Как-то раз подруга включила мне запись Жинетт Невё[5]. Она покорила меня с первой же ноты. Жинетт тоже была одаренным ребенком. Ее первый концерт состоялся, когда ей было семь, а на весь мир она прославилась уже в пятнадцать лет, приняв участие в Международном конкурсе скрипки имени Генриха Венявского, того самого, чьи произведения помогали нам оттачивать мастерство. Она обошла не только самого Давида Ойстраха, который был намного старше, но и сто восемьдесят других участников. Ее совершенная игра поражала всякого, кто ее слышал. Учитель Жинетт, Карл Флеш, однажды сказал ей:

— Дитя мое, тебя одарил сам Господь, кто я такой, чтобы вмешиваться?

Она была выдающейся и оригинальной личностью, обожала спорт, частенько колесила по улицам Парижа на велосипеде — голые коленки, большие ботинки, футляр со скрипкой болтается на руле. По мере того как росла ее слава, она стала ездить на гастроли вместе со своим братом, пианистом. И хотя Вторая мировая война слегка приостановила ее карьеру, вскоре Жинетт продолжила покорять земной шар.

В октябре 1949 года, через несколько дней после концерта в Эдинбурге, где она играла один из своих коронных номеров, «Цыганку» Равеля, Жинетт погибла — как и все остальные пассажиры самолета, который упал в горах по пути в Америку, после остановки в Сан-Мигеле на Азорских островах. Ее нашли среди обломков. Она сжимала в руках свою драгоценную скрипку Страдивари. Легенда? Возможно. Далеко не во всех аннотациях к пластинкам она упоминается. Мир делится на два типа людей: тех, которые не играют на скрипке и считают, что эта деталь — просто красивая выдумка, и тех, кто играет и легко может представить, как такое произошло.

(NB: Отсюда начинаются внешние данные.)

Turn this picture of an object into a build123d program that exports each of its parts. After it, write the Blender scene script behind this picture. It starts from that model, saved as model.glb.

И все-таки меня до глубины души трогает не столько эта история, пронизанная трагической любовью к инструменту и полному самоотречению во славу скрипки и ее судьбы, сколько игра Жинетт. Послушайте ее прямо сейчас, если у вас есть такая возможность. Она играет с невероятной силой, которая не снилась нынешним скрипачам. Ее смычок необуздан и беззастенчив, кажется, будто она обнажается в музыке. До этого я ни разу не слышала ничего подобного. Возлюбленный Эдит Пиаф, боксер Марсель Сердан (он тоже был в том самолете), сказал однажды, что с легкостью облетел бы весь земной шар ради выступления Невё. Если послушать ее интерпретацию Брамса, можно его понять. Несмотря на слабые возможности звукозаписывающих студий 1949 года, ее игра невероятно будоражит чувства. Ничего удивительного, что в последние секунды жизни Жиннет схватилась именно за свою скрипку. Скрипка была ее жизнью, была важна для нее как воздух.

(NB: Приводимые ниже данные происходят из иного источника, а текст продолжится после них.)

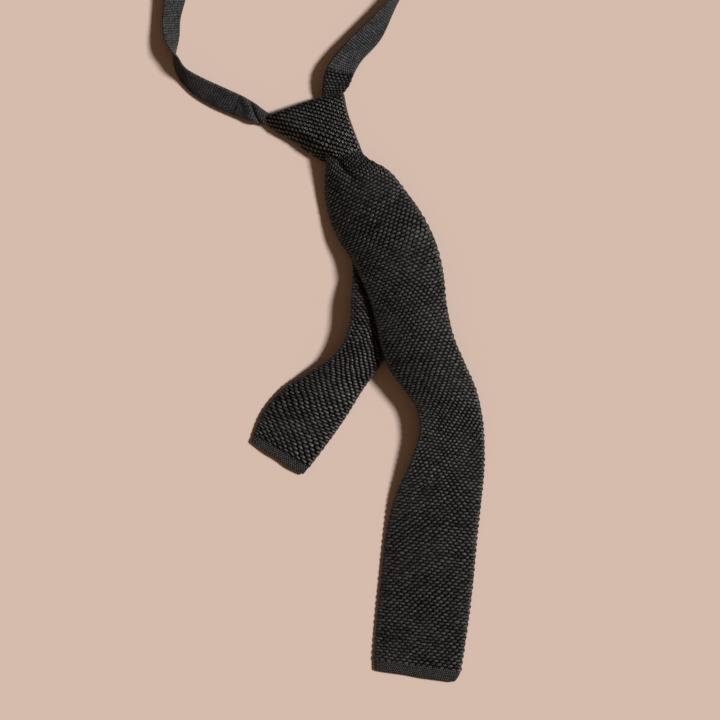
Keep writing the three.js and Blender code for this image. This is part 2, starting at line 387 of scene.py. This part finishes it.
def tube(name, cloth, start, end, material, width, knit, thickness=CLOTH, step=ROW / 4, top=95,
         under=42, relief=RELIEF, under_relief=0.5, edge_power=8, scallop=0.0, end_shape=None,
         lane=(0.0, 1.0), lift=None, slack=None):
    """A flattened knitted tube along a cloth surface, between two distances along it.

    top and under are its points across, and step is the distance between its rings. relief is the height
    of its loops, and under_relief the share of it that the underside has. edge_power is how square its
    sides are and scallop how far the rows stand out at them. end_shape gives a closed end's share of
    thickness, its shift sideways and how far it is drawn up. lane is the middle and half of the part of
    the surface's width that the tube covers, lift how far it stands off the surface, and slack the
    share of its thickness that it has along its length."""
    rows = max(2, int(round((end - start) / step)))
    s = start + (np.arange(rows) + 0.5) * (end - start) / rows
    v_top = np.linspace(-1, 1, top + 1)
    v_under = np.linspace(1, -1, under + 1)[1:-1]
    v = np.concatenate([v_top, v_under])
    side = np.concatenate([np.ones(top + 1), -np.ones(under - 1)])
    ss, vv = np.meshgrid(s, v, indexing="ij")
    taper, moved, drawn = end_shape(end - ss, vv) if end_shape else (np.ones_like(ss), 0 * ss, 0 * ss)
    p, n, across = cloth.frame(ss - drawn, lane[0] + vv * lane[1])
    p = p + across * moved[..., None]
    if lift:
        p = p + n * lift(ss, vv)[..., None]
    body = np.sqrt(np.clip(1 - np.abs(vv) ** edge_power, 0, 1))
    x = vv * width / 2
    under_shift = 1.2  # the underside's stitches don't lie under the top's
    places = knit.places(ss, x + np.where(side > 0, 0, under_shift), vv)
    height = knit.height(places)
    full = slack(ss) if slack else 1.0
    rise = (thickness * full / 2 - relief / 2) * body * taper
    depth = np.where(side > 0, 1.0, under_relief) * relief
    rise = rise + depth * (height - 0.4) * body * np.minimum(1, 3 * taper)
    q = p + n * (side * rise)[..., None]
    if scallop:
        beat = places["row"] / 2
        rng = np.random.default_rng(knit.seed)
        beats = 97
        size = np.interp(beat % beats, np.arange(beats + 1), rng.uniform(0.3, 1.3, beats + 1))
        wave = np.abs(np.cos(np.pi * beat)) - 0.6
        q = q + across * (np.sign(vv) * scallop * size * wave * np.abs(vv) ** 24)[..., None]
    around = len(v)
    ring = np.arange(around)
    faces = [ring_faces(rows, around), ring[None, :], (ring + (rows - 1) * around)[None, ::-1]]
    return make_mesh(name, q.reshape(-1, 3), faces, places, material)


# ---------- materials ----------
def node_maker(material):
    tree = material.node_tree
    tree.nodes.clear()

    def node(kind, inputs=(), **settings):
        made = tree.nodes.new(kind)
        for key, value in settings.items():
            setattr(made, key, value)
        for key, value in dict(inputs).items():
            if isinstance(value, Wire):
                value = value.socket
            if isinstance(value, bpy.types.NodeSocket):
                tree.links.new(value, made.inputs[key])
            else:
                made.inputs[key].default_value = value
        return made

    return node


class Wire:
    """The number at a shader node's output, with ordinary arithmetic."""

    def __init__(self, node, socket):
        self.node, self.socket = node, socket

    def math(self, operation, *others):
        inputs = dict(enumerate((self, *others)))
        made = self.node("ShaderNodeMath", inputs, operation=operation)
        return Wire(self.node, made.outputs[0])

    def __add__(self, other):
        return self.math("ADD", other)

    def __sub__(self, other):
        return self.math("SUBTRACT", other)

    def __mul__(self, other):
        return self.math("MULTIPLY", other)

    def mix(self, other, share):
        return self + (other - self) * share


def attribute(node, key):
    return Wire(node, node("ShaderNodeAttribute", attribute_name=key).outputs["Fac"])


def vector(node, x, y):
    return node("ShaderNodeCombineXYZ", {0: x, 1: y}).outputs[0]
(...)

♪#4 Время шло — мне недолго оставалось быть маленькой девочкой. Я росла во всех смыслах. И мое первое по-настоящему профессиональное выступление свалилось на меня в тот момент, когда я совершенно этого не ждала. Бывшая ученица Феликса приехала его навестить и случайно оказалась на одном из моих уроков. Ее муж, Гонзало Августо, был испанским импресарио. Послушав мою игру, она сказала, что впечатлена, и хочет рассказать о моем таланте своему супругу. Позже у нас дома раздался телефонный звонок, и мне назначили встречу. Я должна была дать сольный концерт на фестивале Serenates d’Estiu на Майорке. Серьезное испытание для двенадцатилетней девочки. Это не было конкурсом для детей, где тебе могли пойти на уступки в силу твоего возраста. Дело принимало серьезный оборот. Меня ждали две недели музыки высокого полета, в компании с всемирно известными музыкантами. Кажется, мое время пришло.

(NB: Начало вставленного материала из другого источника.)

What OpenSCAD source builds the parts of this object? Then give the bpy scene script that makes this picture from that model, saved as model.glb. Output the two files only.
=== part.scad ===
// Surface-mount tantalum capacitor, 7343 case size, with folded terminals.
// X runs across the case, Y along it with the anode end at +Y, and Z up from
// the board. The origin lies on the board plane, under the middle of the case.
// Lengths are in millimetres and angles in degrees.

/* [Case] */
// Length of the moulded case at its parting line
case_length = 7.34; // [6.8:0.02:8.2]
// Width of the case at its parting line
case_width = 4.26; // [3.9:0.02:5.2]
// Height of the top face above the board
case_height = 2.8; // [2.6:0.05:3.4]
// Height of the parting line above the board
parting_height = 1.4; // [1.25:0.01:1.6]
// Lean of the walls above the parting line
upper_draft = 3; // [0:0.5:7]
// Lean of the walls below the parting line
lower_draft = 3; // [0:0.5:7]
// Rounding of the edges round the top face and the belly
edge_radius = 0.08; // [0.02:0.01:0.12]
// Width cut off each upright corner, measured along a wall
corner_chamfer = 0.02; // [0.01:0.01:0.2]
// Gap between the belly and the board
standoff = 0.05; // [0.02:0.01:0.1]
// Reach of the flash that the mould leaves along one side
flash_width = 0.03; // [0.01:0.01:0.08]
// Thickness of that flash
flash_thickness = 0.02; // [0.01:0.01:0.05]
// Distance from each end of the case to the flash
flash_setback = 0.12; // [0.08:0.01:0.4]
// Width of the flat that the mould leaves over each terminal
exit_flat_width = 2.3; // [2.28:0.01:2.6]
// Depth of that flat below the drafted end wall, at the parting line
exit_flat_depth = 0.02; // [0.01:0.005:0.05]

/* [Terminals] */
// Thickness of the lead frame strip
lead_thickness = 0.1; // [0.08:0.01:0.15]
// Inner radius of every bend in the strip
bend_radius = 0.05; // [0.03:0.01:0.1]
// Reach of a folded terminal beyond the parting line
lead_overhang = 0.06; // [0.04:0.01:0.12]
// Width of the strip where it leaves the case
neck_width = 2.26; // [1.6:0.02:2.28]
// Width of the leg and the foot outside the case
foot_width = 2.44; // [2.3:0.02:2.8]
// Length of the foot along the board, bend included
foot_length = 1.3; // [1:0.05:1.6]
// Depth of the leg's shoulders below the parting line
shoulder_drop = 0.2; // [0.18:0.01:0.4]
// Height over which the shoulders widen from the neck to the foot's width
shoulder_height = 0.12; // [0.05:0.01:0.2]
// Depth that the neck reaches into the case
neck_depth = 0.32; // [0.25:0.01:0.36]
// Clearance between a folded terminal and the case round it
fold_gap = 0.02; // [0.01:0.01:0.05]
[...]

В моем распоряжении был целый июнь — и я начала готовиться. Мне нужно было разучить пять совершенно новых вещей, включая Интродукцию и Рондо Каприччиозо Сен-Санса. Феликс стал давать мне уроки дома. Результатом стало целое море слез и целый океан разочарований, а еще давление, не ослабевающее ни на секунду. Мы все — Феликс, моя мама, моя сестра и я — понимали: к этому мы стремились, и пути назад уже нет. Каждый день, каждый час был посвящен работе. Мы прибыли на Майорку за неделю до начала. Из отеля открывался потрясающий вид на залитый солнцем пляж и лучшее на свете море. Феликс при любой удобной возможности бежал купаться, мама тоже окунулась несколько раз, но мне категорически запретили даже приближаться к воде. Это могло помешать мне сосредоточиться. А ведь именно от моей собранности все зависело. Из всего моего репертуара Феликс выбрал несколько композиций, которые мне предстояло сыграть. Мы занимались по утрам, днем была сиеста[6], а потом снова занимались.